-- BEGIN --

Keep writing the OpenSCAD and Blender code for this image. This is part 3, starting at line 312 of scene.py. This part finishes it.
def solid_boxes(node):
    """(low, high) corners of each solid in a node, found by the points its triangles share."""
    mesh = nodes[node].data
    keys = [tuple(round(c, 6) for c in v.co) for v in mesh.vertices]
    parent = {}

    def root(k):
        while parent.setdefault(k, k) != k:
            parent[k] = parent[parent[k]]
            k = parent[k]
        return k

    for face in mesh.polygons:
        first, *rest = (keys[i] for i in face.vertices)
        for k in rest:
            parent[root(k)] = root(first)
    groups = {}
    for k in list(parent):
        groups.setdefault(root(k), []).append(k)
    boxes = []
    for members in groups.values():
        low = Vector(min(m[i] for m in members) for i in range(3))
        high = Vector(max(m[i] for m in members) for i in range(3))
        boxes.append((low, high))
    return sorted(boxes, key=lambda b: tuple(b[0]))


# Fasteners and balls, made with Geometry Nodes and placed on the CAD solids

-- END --
-- BEGIN --

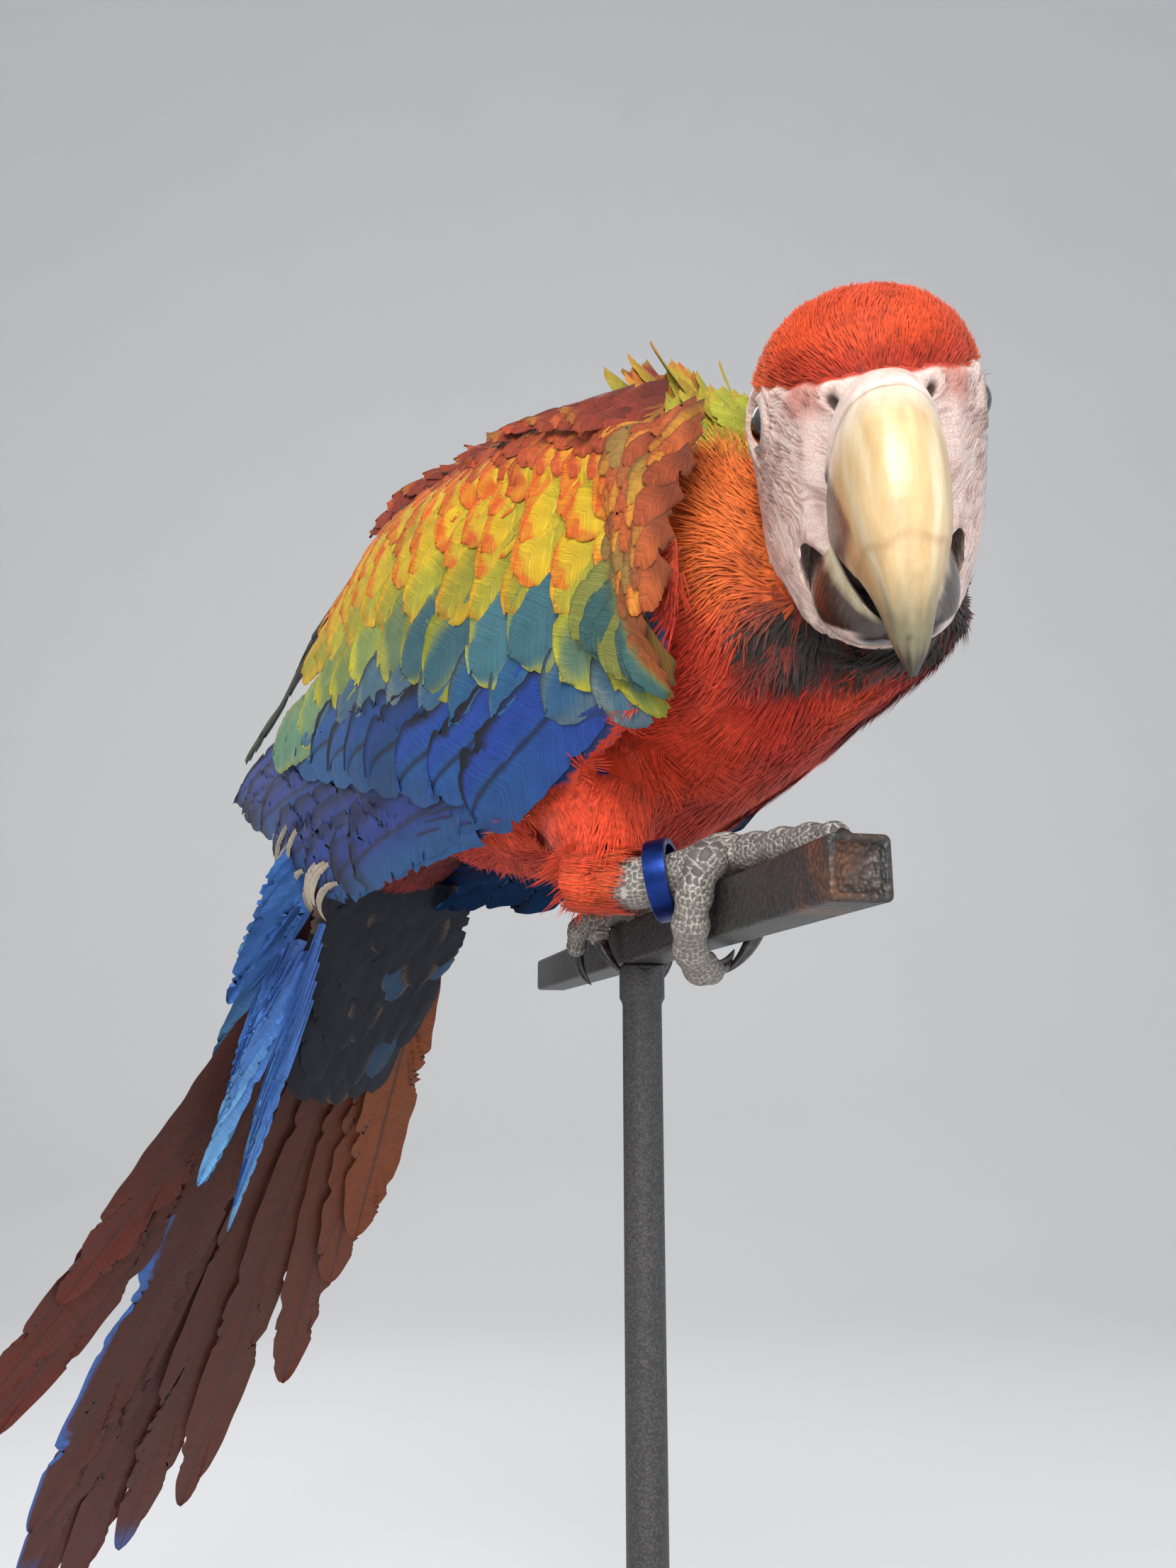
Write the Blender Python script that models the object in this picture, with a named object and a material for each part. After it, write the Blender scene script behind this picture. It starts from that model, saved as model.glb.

-- END --

◆ Instructions for the task:
Within the material above, find the lines that contain the word "this"; copy them.

◆ Final answer:
Keep writing the OpenSCAD and Blender code for this image. This is part 3, starting at line 312 of scene.py. This part finishes it.
Write the Blender Python script that models the object in this picture, with a named object and a material for each part. After it, write the Blender scene script behind this picture. It starts from that model, saved as model.glb.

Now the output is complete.